Use your Bible. Even if you use a devotional book with verses printed in it, read the passages in your Bible anyway. “Prove it to yourself that it’s really there,” Angela suggests. “It helps you to think of that verse as part of God’s Word, and not as just an excerpt from some random book.” Plus, you might spot another meaningful verse that wasn’t included in the devotion.
Read it until you get it. First, read verse by verse — read each verse several times until you understand what it is saying, then move on to the next one. Then, go back and read the entire passage, putting its meaning all together. Even if you’re familiar with a passage, try to read it like you’ve never seen it before—don’t skim. God might give you an understanding of something you’ve never noticed before.
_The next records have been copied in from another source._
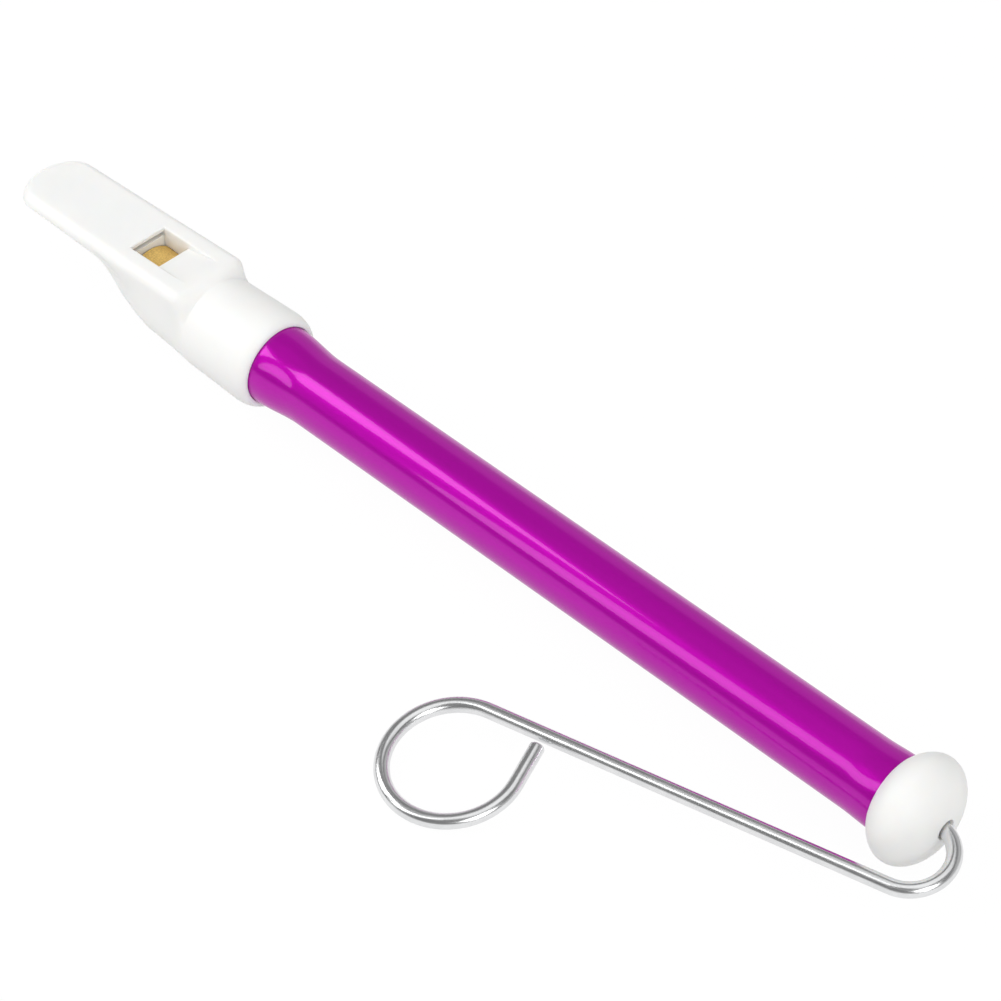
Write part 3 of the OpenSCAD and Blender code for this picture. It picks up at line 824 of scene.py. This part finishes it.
def soft_light(name, at, towards, size, power, shape="RECTANGLE", turn=0.0):
    """A flat lamp that faces a point. Its first side runs along x, turned up by an angle in degrees."""
    lamp = bpy.data.lights.new(name, "AREA")
    lamp.shape = shape
    lamp.size, lamp.size_y = size
    lamp.energy = power
    holder = bpy.data.objects.new(name, lamp)
    bpy.context.scene.collection.objects.link(holder)
    back = (Vector(at) - Vector(towards)).normalized()
    level = Vector((1, 0, 0))
    level = (level - back * level.dot(back)).normalized()
    up = back.cross(level)
    angle = math.radians(turn)
    across = level * math.cos(angle) + up * math.sin(angle)
    up = up * math.cos(angle) - level * math.sin(angle)
    turned_to = Matrix((across, up, back)).transposed().to_4x4()
    holder.matrix_world = Matrix.Translation(Vector(at)) @ turned_to


def photo_camera(at, back, focal):
    """The camera that took the photo, upright: its place, the direction behind it, its lens."""
    back = back.normalized()
    right = Vector((-back.y, back.x, 0)).normalized()
    lens = bpy.data.cameras.new("photo_camera")
    lens.lens, lens.sensor_width, lens.clip_start = focal, 36.0, 0.01
    eye = bpy.data.objects.new("photo_camera", lens)
    bpy.context.scene.collection.objects.link(eye)
    turned_to = Matrix((right, back.cross(right), back)).transposed().to_4x4()
    eye.matrix_world = Matrix.Translation(at) @ turned_to
    bpy.context.scene.camera = eye


# Two softboxes at the front left face the same way, and their edges draw the tube's highlights
start = Vector(tube_start)
facing = Vector((-0.5014, -0.6217, 0.6017))
left, right = start + Vector((-0.535, -0.329, 0.473)), start + Vector((-0.163, -0.543, 0.562))
soft_light("softbox_left", left, left - facing, (0.52, 0.36), 1.85, "RECTANGLE", 51.0)
soft_light("softbox_right", right, right - facing, (0.90, 0.20), 1.0, "ELLIPSE", 56.0)
soft_light("overhead", (0.15, 0.10, 1.5), (0, 0, 0), (1.3, 1.3), 4.0)
soft_light("fill", (1.3, -0.5, 0.7), (0.05, 0, 0), (0.9, 0.9), 8.0)
studio_floor()
studio_air()

# Fitted to the tube's two outlines, its round junction at the collar and the hole in the cap
photo_camera(start + Vector((453.436, -386.262, 529.201)) * MM,
             Vector((0.51152817, -0.50983677, 0.69166856)), 135.54)
bpy.context.scene.view_settings.view_transform = "Standard"
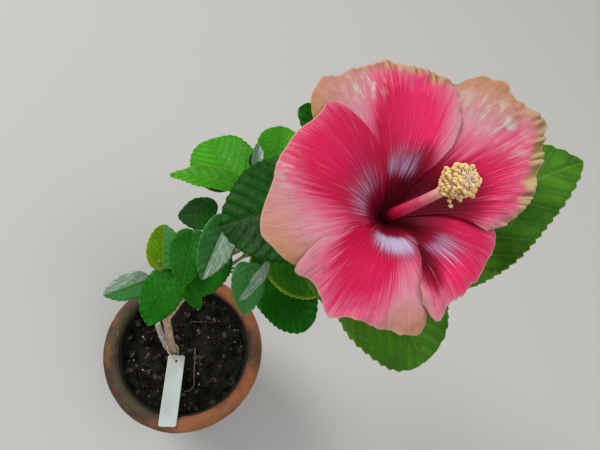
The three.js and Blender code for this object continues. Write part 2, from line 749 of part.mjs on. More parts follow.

Don’t just read the Bible — do what it says (James 1:22). Make a list of personal traits (patience, kindness) or spiritual goals (witnessing, prayer) you’d like to work on. Each week, choose one from your list. Using a concordance, biblegateway.com or a devotional book, find verses about that topic. Then, try to find ways to apply what you read.
Make a commitment. On a piece of paper, write: “I commit to read my Bible every day for the next month.” Sign your name and tape the paper in your bedroom where you can see it.
Don’t give up. Let’s face it: There will be days when you skip devotions. Just try to keep it a high priority and do it whenever you can. “God is not going to abandon you if you don’t do a devotion one day—he knows what our schedules are like, and he knows our hearts,” Angela says. “Any time that you spend with God, he can use it to teach you and to grow your faith.”